Wednesday, October 1, 2025

Motherland Redux

Retiring from my career position at Eugene Water & Electric Board in late 2008, my immediate inclination was to travel to Europe -- Italy, in particular. My mother and grandmother had maintained a 50-year correspondence with their cousins, the Sanguinetis, and I was intrigued by the notion of attempting to locate the family in their somewhat remote location in a small village called Isolona in the Commune of Orero.

My sojourn to the Motherland, however, would need to wait. When my just-graduated daughter chose to teach English in South Korea for a year, and I procured a fellowship to teach public relations at Sojang University in Seoul, it was a done deal. After some initial culture shock, I adapted nicely and enjoyed every minute. My daughter visited from Busan, and I connected with several former UO students living in Seoul.

Though retired from EWEB, I would continue to teach public relations full time as a non-tenure track instructor at the University of Oregon School of Journalism and communication during the school year. The best part? Summers off. By spring, I had airline tickets and hotel reservations booked for Italy in summer, 2010. But still a rookie at international travel, I would have much to learn, and some of it the hard way.

My first mistake was flying into Milan late in the afternoon.

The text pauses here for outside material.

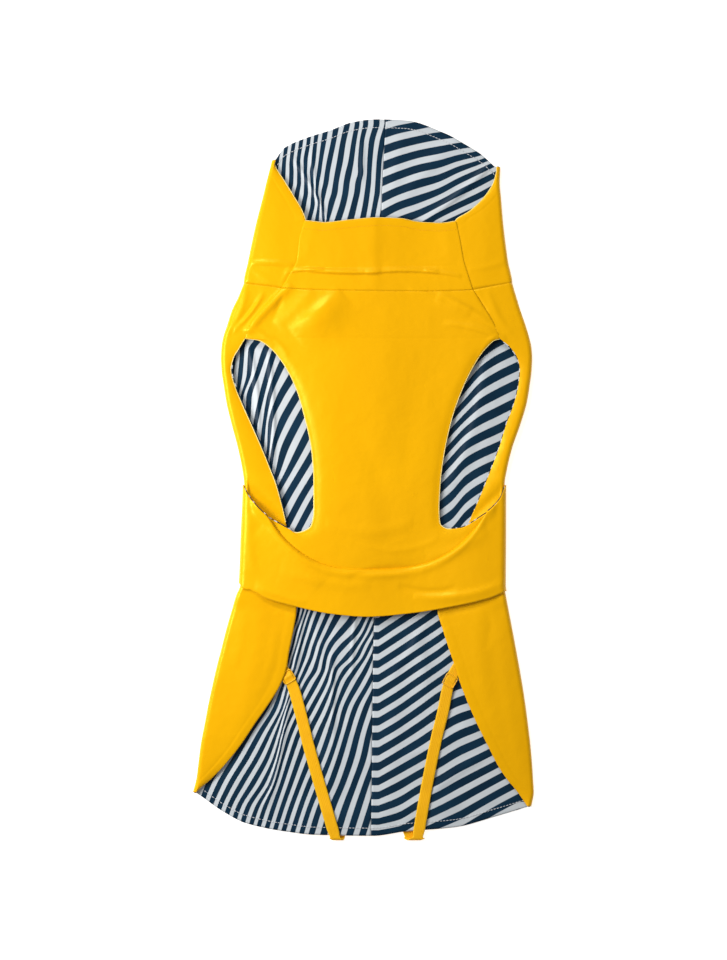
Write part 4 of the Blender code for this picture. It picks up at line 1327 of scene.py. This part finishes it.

As I waited outside the terminal at the bus stop, a cab driver took pity and told me: "No bus to Genoa." He then pointed me to a bus bound for the main Milan train station. "You take train to Genoa." Negotiating with the ticket office, I secured a ticket to Genoa and barely made the train in time for the two-hour trip in the dark, arriving in Genoa at midnight.

After that experience, a bus trip to Isolona in the Commune of Orero would have been nigh impossible. My next trip to Italy, in 2013, would be slightly more productive. Thanks to our hotel proprietor, we hired a cab driver who spoke both English and Italian, and was proficient in Genovese, the local dialect. Unfortunately, as luck would have it, Liguria has more than one Orero, and we chose the wrong one.

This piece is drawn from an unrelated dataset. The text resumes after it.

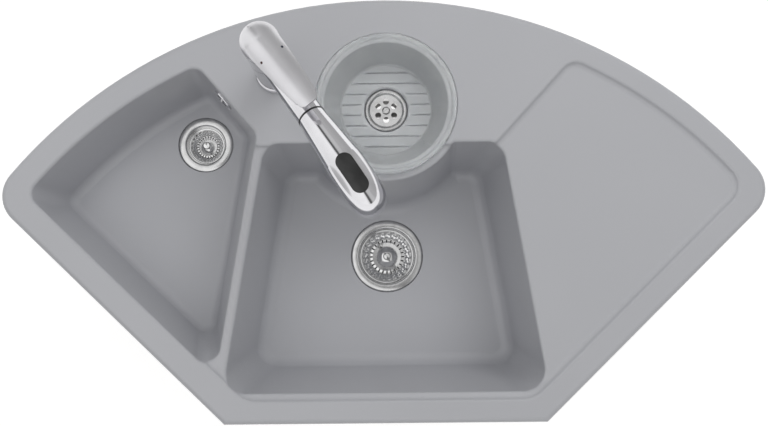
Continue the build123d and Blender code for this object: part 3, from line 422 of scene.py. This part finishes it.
def makeTurnedMetal(name, look, centre):
    # fine turning marks run round an upright axis through centre
    material, nodes, links, shader = newMaterial(name)
    place = objectPlace(nodes, links, centre)
    flat = nodes.new("ShaderNodeVectorMath")
    flat.operation = "MULTIPLY"
    flat.inputs[1].default_value = (1.0, 1.0, 0.0)
    links.new(place, flat.inputs[0])
    away = nodes.new("ShaderNodeVectorMath")
    away.operation = "LENGTH"
    links.new(flat.outputs["Vector"], away.inputs[0])
    marks = nodes.new("ShaderNodeTexNoise")
    marks.noise_dimensions = "1D"
    marks.inputs["Scale"].default_value = look["marks"]
    marks.inputs["Detail"].default_value = 3.0
    links.new(away.outputs["Value"], marks.inputs["W"])
    film = noise(nodes, links, place, turning["filmScale"])
    tone = twoTone(nodes, links, film, turning["film"], look["darker"], look["colour"])
    links.new(tone, shader.inputs["Base Color"])
    links.new(spread(nodes, links, marks.outputs["Fac"], *look["roughness"]), shader.inputs["Roughness"])
    bump(nodes, links, shader, marks.outputs["Fac"], turning["strength"], turning["depth"])
    shader.inputs["Metallic"].default_value = 1.0
    return material


# plastics and rubber: a moulded grain with a slightly uneven colour
moulded = {
    "blackPlastic": {
        "low": grey(0.012), "high": grey(0.026), "rough": (0.34, 0.46), "grain": 2600.0, "depth": 0.25,
    },
    "greyPlastic": {"low": grey(0.36), "high": grey(0.42), "rough": (0.42, 0.55), "grain": 1200.0, "depth": 0.15},
    "whitePlastic": {"low": grey(0.74), "high": grey(0.82), "rough": (0.28, 0.40), "grain": 900.0, "depth": 0.10},
    "sealRubber": {"low": grey(0.020), "high": grey(0.038), "rough": (0.62, 0.80), "grain": 1500.0, "depth": 0.30},
    "fibre": {
        "low": (0.30, 0.16, 0.10), "high": (0.40, 0.22, 0.14), "rough": (0.75, 0.90), "grain": 700.0, "depth": 0.40,
    },
    "redDot": {
        "low": (0.030, 0.006, 0.006), "high": (0.045, 0.009, 0.008), "rough": (0.30, 0.40), "grain": 3000.0,
        "depth": 0.1,
    },
    "blueDot": {
        "low": (0.006, 0.010, 0.030), "high": (0.009, 0.014, 0.045), "rough": (0.30, 0.40), "grain": 3000.0,
        "depth": 0.1,
    },
}
mouldTone = {"reach": (0.35, 0.65), "scale": 35.0, "relief": 0.0001}


def makeMoulded(name):
    look = moulded[name]
    material, nodes, links, shader = newMaterial(name)
    place = objectPlace(nodes, links)
    uneven = noise(nodes, links, place, mouldTone["scale"])
    tone = twoTone(nodes, links, uneven, mouldTone["reach"], look["low"], look["high"])
    links.new(tone, shader.inputs["Base Color"])
    grain = noise(nodes, links, place, look["grain"], 2.0)
    links.new(spread(nodes, links, grain, *look["rough"]), shader.inputs["Roughness"])
    bump(nodes, links, shader, grain, look["depth"], mouldTone["relief"])
    return material


frosted = {
    "colour": (0.90, 0.92, 0.93),
    "paler": (0.95, 0.965, 0.97),
    "milk": (0.35, 0.65),
    "milkScale": 26.0,
    "roughness": (0.14, 0.24),
    "hazeScale": 300.0,
    "rippleScale": 180.0,
    "rippleStrength": 0.04,
    "ripple": 0.0003,
    "clear": 0.68,
}


def makeFrostedPlastic():
    material, nodes, links, shader = newMaterial("frostedPlastic")
    place = objectPlace(nodes, links)
    milk = noise(nodes, links, place, frosted["milkScale"])
    tone = twoTone(nodes, links, milk, frosted["milk"], frosted["colour"], frosted["paler"])
    links.new(tone, shader.inputs["Base Color"])
    haze = noise(nodes, links, place, frosted["hazeScale"])
    links.new(spread(nodes, links, haze, *frosted["roughness"]), shader.inputs["Roughness"])
    ripples = noise(nodes, links, place, frosted["rippleScale"], 1.0)
    bump(nodes, links, shader, ripples, frosted["rippleStrength"], frosted["ripple"])
    shader.inputs["Transmission Weight"].default_value = frosted["clear"]
    shader.inputs["IOR"].default_value = 1.45
    return material


braid = {
    "low": grey(0.05),
    "high": grey(0.30),
    "reach": (0.1, 0.9),
    "strands": 18.0,  # round the hose
    "lay": 900.0,  # radians of twist per metre
    "axisTurn": -56.0,
    "axisRise": 22.0,
    "strength": 0.6,
    "relief": 0.0004,
    "roughness": 0.45,
}


def makeHoseBraid():
    # two sets of strands wound against each other round the hose's own axis
    material, nodes, links, shader = newMaterial("hoseBraid")
    place = objectPlace(nodes, links, middleOf("spray_hose"))
    level = turnPlace(nodes, links, place, "Z", -braid["axisTurn"])
    along, side, up = split(nodes, links, turnPlace(nodes, links, level, "Y", braid["axisRise"]))
    around = compute(nodes, links, "ARCTAN2", side, up)
    twist = compute(nodes, links, "MULTIPLY", along, braid["lay"])
    waves = []
    for sense in (1.0, -1.0):
        phase = compute(nodes, links, "MULTIPLY_ADD", around, braid["strands"] * sense, twist)
        waves.append(compute(nodes, links, "SINE", phase))
    crossed = compute(nodes, links, "MAXIMUM", *waves)
    tone = twoTone(nodes, links, crossed, braid["reach"], braid["low"], braid["high"])
    links.new(tone, shader.inputs["Base Color"])
    bump(nodes, links, shader, crossed, braid["strength"], braid["relief"])
    shader.inputs["Roughness"].default_value = braid["roughness"]
    return material


threads = {
    "shank": {
        "low": (0.62, 0.44, 0.20), "high": (0.80, 0.60, 0.30), "rough": (0.24, 0.36), "pitch": 0.0015,
        "metallic": 1.0,
    },
    "outlet": {"low": grey(0.36), "high": grey(0.42), "rough": (0.42, 0.55), "pitch": 0.0023, "metallic": 0.0},
}
threadTone = {"reach": (0.35, 0.65), "scale": 40.0, "strength": 0.9, "share": 0.45}  # groove depth by pitch
threadEnds = {"shankTop": -0.009, "outletStart": 0.001, "outletLength": 0.023}


def makeThreaded(name, look, centre, low, high):
    # a plain body with screw grooves between two heights
    material, nodes, links, shader = newMaterial(name)
    uneven = noise(nodes, links, objectPlace(nodes, links, centre), threadTone["scale"])
    tone = twoTone(nodes, links, uneven, threadTone["reach"], look["low"], look["high"])
    links.new(tone, shader.inputs["Base Color"])
    links.new(spread(nodes, links, uneven, *look["rough"]), shader.inputs["Roughness"])
    height = split(nodes, links, objectPlace(nodes, links))[2]
    turns = compute(nodes, links, "PINGPONG", height, look["pitch"] / 2)
    inside = compute(nodes, links, "COMPARE", height, (low + high) / 2, (high - low) / 2)
    grooves = compute(nodes, links, "MULTIPLY", turns, inside)
    deep = compute(nodes, links, "MULTIPLY", grooves, 2 / look["pitch"])
    bump(nodes, links, shader, deep, threadTone["strength"], look["pitch"] * threadTone["share"])
    shader.inputs["Metallic"].default_value = look["metallic"]
    return material


def spinOutline(outline, centre, steps, closed):
    # outline: (radius, height) pairs in millimetres, turned round an upright axis through centre
    mesh = bmesh.new()
    points = [mesh.verts.new(centre + Vector((mm(r), 0, mm(z)))) for r, z in outline]
    following = points[1:] + points[:1] if closed else points[1:]
    edges = [mesh.edges.new(pair) for pair in zip(points, following)]
    bmesh.ops.spin(
        mesh, geom=points + edges, cent=centre, axis=(0, 0, 1), angle=2 * pi, steps=steps, use_merge=True,
    )
    bmesh.ops.remove_doubles(mesh, verts=mesh.verts, dist=1e-6)
    return mesh


def soften(made):
    smooth = made.modifiers.new("smooth", "SUBSURF")
    smooth.levels = smooth.render_levels = 1
    made.data.shade_smooth()


# the basket strainers, with heights from the top of their rim
basketShape = {"lobes": 24, "sheet": 0.8, "stepsPerLobe": 8, "slotFrom": 0.7}
baskets = {
    "main": {
        "outline": [
            (42.4, -1.7), (42.4, -0.5), (41.9, 0.0), (40.6, 0.0), (39.9, -0.6), (39.3, -3.0), (38.6, -7.5),
            (37.0, -10.4), (34.8, -11.7), (32.2, -12.3), (30.2, -13.6), (28.8, -15.6), (27.8, -16.2),
            (25.2, -16.0), (22.6, -15.4), (21.4, -14.8), (15.0, -10.4), (8.2, -6.9), (7.2, -6.2), (0.0, -6.0),
        ],
        "wall": (-15.8, -8.5),  # heights between which the wall is fluted
        "slots": (22.6, 27.8),
        "flutes": 1.5,
    },
    "left": {
        "outline": [
            (27.8, -1.6), (27.8, -0.5), (27.4, 0.0), (25.6, 0.0), (24.8, -0.6), (24.3, -2.4), (23.7, -5.6),
            (22.7, -7.8), (21.4, -8.8), (19.8, -9.5), (18.6, -10.6), (17.7, -12.2), (17.1, -12.7),
            (15.5, -12.5), (13.9, -12.0), (13.2, -11.6), (9.4, -8.8), (5.8, -6.8), (5.2, -6.2), (0.0, -6.0),
        ],
        "wall": (-12.4, -6.6),
        "slots": (13.9, 17.1),
        "flutes": 0.9,
    },
}


def makeBasket(name, material):
    look = baskets[name]
    lobes, (slotIn, slotOut) = basketShape["lobes"], look["slots"]
    centre = topOf(f"{name}_basket")
    mesh = spinOutline(look["outline"], centre, lobes * basketShape["stepsPerLobe"], closed=False)
    bottom, top = (centre.z + mm(z) for z in look["wall"])
    for vert in mesh.verts:
        out = Vector((vert.co.x - centre.x, vert.co.y - centre.y, 0))
        if bottom < vert.co.z < top and out.length >= mm(slotOut):
            swell = sin(pi * (vert.co.z - bottom) / (top - bottom))
            vert.co += out.normalized() * mm(look["flutes"]) * swell * cos(atan2(out.y, out.x) * lobes)
    slots = []
    for face in mesh.faces:
        out = face.calc_center_median() - centre
        within = mm(slotIn) < Vector((out.x, out.y, 0)).length < mm(slotOut)
        if within and cos(atan2(out.y, out.x) * lobes) > basketShape["slotFrom"]:
            slots.append(face)
    bmesh.ops.delete(mesh, geom=slots, context="FACES")
    bmesh.ops.recalc_face_normals(mesh, faces=mesh.faces)
    made = asObject(mesh, f"{name}BasketSheet")
    wall = made.modifiers.new("sheet", "SOLIDIFY")
    wall.thickness = mm(basketShape["sheet"])
    wall.offset = -1.0
    soften(made)
    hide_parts(f"{name}_basket")
    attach(made, f"{name}_basket")
    made.data.materials.append(material)


# crowned rings that lie on the flat flanges, with heights from the flange's top
ringSteps = 96
flangeRings = {
    "main": [
        (45.0, -0.30), (45.2, 0.15), (46.2, 0.45), (48.5, 0.55), (51.5, 0.45), (54.0, 0.05), (55.7, -0.7),
        (56.3, -1.5), (55.6, -1.5), (53.5, -0.30),
    ],
    "left": [
        (30.9, -0.30), (31.1, 0.15), (32.0, 0.50), (34.5, 0.65), (37.5, 0.55), (39.8, 0.10), (41.2, -0.7),
        (41.8, -1.5), (41.1, -1.5), (39.0, -0.30),
    ],
    "grid": [
        (25.2, -1.0), (26.2, 0.10), (27.2, 0.50), (28.6, 0.60), (30.0, 0.35), (31.0, -0.5), (31.3, -1.2),
        (30.6, -1.2), (29.8, -0.30), (27.0, -0.30),
    ],
}


def makeFlangeRing(name, material):
    mesh = spinOutline(flangeRings[name], topOf(f"{name}_waste_flange"), ringSteps, closed=True)
    bmesh.ops.recalc_face_normals(mesh, faces=mesh.faces)
    made = asObject(mesh, f"{name}FlangeRing")
    soften(made)
    made.data.materials.append(material)
    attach(made, "sink")


def dress(material, *nodes):
    for node in nodes:
        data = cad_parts[node].data
        data.materials.clear()
        data.materials.append(material)


makeCamera()
makeWorld()
makeFloor()
makeDome()
for lamp in lamps:
    makeLamp(lamp)
print("camera and studio ready")

dress(makeGlazedCeramic(), "sink_body")
dress(
    makeChromePlate("chromePlate", chrome),
    "tap_base_ring", "tap_body", "spout", "tap_top_ring", "spray_shell", "overflow_plate", "overflow_screw",
    "lever_screw", "tap_clamp_plate", "tap_nut",
)
dress(makeChromePlate("satinChrome", satin), "lever")
for waste in flangeRings:
    flange = f"{waste}_waste_flange"
    turned = makeTurnedMetal(f"{waste}WasteSteel", steel, middleOf(flange))
    dress(turned, flange, f"{waste}_waste_screw")
    if waste in baskets:
        shiny = makeTurnedMetal(f"{waste}BasketSteel", polished, middleOf(flange))
        dress(shiny, f"{waste}_basket", f"{waste}_basket_knob")
        makeBasket(waste, shiny)
    makeFlangeRing(waste, turned)
print("baskets and flange rings made")

dress(
    makeTurnedMetal("turnedBrass", brass, middleOf("tap_shank")),
    "tap_inlet_block", "cartridge_nut", "turret", "lever_stem", "lever_pin", "hose_nut",
)
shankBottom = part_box("tap_shank")[0].z
dress(
    makeThreaded("shankThread", threads["shank"], middleOf("tap_shank"), shankBottom, threadEnds["shankTop"]),
    "tap_shank",
)
for waste in flangeRings:
    body = f"{waste}_waste_body"
    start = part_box(body)[0].z + threadEnds["outletStart"]
    end = start + threadEnds["outletLength"]
    dress(makeThreaded(f"{waste}OutletThread", threads["outlet"], middleOf(body), start, end), body)
dress(makeFrostedPlastic(), "strainer_bowl")
dress(makeMoulded("blackPlastic"), "spray_button", "spray_face", "aerator", "dock_ring", "cartridge_cap")
dress(makeMoulded("greyPlastic"), "overflow_elbow")
dress(makeMoulded("whitePlastic"), "lower_bearing", "upper_bearing", "cartridge")
dress(makeMoulded("fibre"), "tap_fibre_washer")
dress(makeMoulded("redDot"), "hot_dot")
dress(makeMoulded("blueDot"), "cold_dot")
dress(
    makeMoulded("sealRubber"),
    "main_waste_seal", "left_waste_seal", "grid_waste_seal", "main_waste_under_seal", "left_waste_under_seal",
    "grid_waste_under_seal", "overflow_seal", "tap_gasket", "main_basket_seal", "left_basket_seal",
)
dress(makeHoseBraid(), "spray_hose")
print("finishes applied")

bpy.context.scene.view_settings.view_transform = "Standard"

Then, in 2014, my brother and his family visited Italy and they not only found Isolona, but also found the son-in-law of Anna Sanguineti, mayor of the small village. He pointed out the Sanguineti home, but unfortunately, no one was home that day. But armed with new information, we ventured to Genoa once again in 2015. This time, with help from our cab driver, Andrea Giovanelli, we connected with the Sanguinetis.

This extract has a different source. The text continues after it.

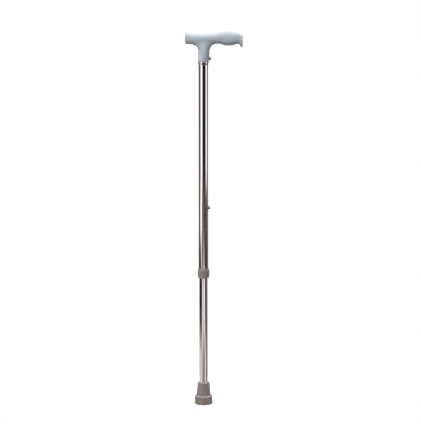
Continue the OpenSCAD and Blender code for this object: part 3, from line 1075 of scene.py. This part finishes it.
@dataclass
class Collar:
    """The lock nut, the threaded bush that it turns on, and the split ring that it squeezes."""

    pitch: float = 2.0 * MM
    thread_depth: float = 0.38 * MM
    clear_gap: float = 0.3 * MM
    nut_floor: float = 2.5 * MM
    bush_wall: float = 0.9 * MM
    running_gap: float = 0.1 * MM
    bush_lip: float = 1.5 * MM
    cone_h: float = 1.6 * MM
    slit: float = 2.2 * MM
    flutes: int = 24
    flute_depth: float = 0.42 * MM

    def build(self) -> Iterator[bpy.types.Object]:
        """Yields the bush, the clamp ring and the nut."""
        self.upper_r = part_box("upper_tube")[1].x
        self.lower_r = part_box("lower_tube")[1].x
        self.thread_r = self.upper_r + self.bush_wall
        yield riding(self.bush(), "collar_bush")
        yield riding(self.ring(), "clamp_ring")
        yield riding(self.nut(), "lock_nut")

    def bush(self) -> bpy.types.Object:
        """Makes the threaded bush on the upper tube's end, and returns it."""
        low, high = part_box("collar_bush")
        tube_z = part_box("upper_tube")[0].z
        mouth, r = self.lower_r + self.clear_gap, self.thread_r
        outline = rounded([
            (mouth + self.cone_h, low.z), (r - 0.4 * MM, low.z), (r, low.z + 0.4 * MM), (r, high.z - 0.4 * MM),
            (r - 0.4 * MM, high.z, 0.1 * MM), (self.upper_r, high.z, 0.1 * MM), (self.upper_r, tube_z), (mouth, tube_z),
            (mouth, tube_z - self.bush_lip)])
        bush = turned("collar_bush_moulded", divided(outline, 0.16 * MM), 144)
        finish = MouldedPlastic("bush_nylon", (0.045, 0.045, 0.048), (0.06, 0.06, 0.062), (0.35, 0.5)).material()
        threading().grow(bush, finish, Pitch=self.pitch, Depth=self.thread_depth, Crest=0.5, Low=low.z + 0.4 * MM,
                         High=high.z - 0.4 * MM, Skin=r - 0.03 * MM, Rim=r + 1 * MM)
        return seated(bush, "collar_bush", finish, 60)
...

We returned to Italy once again in 2018, and in addition to enjoying the sights, sounds and cuisine of Genoa, we took the boat excursion to Portovenere and made yet another pilgrimage to Isolona to see the Sanguinetis. Then, before we knew it, we were all sidelined by the global pandemic, abruptly ending our annual excursions to destinations like Genoa, Barcelona, Munich, Zurich and Geneva. Now, in 2025, we were finally back.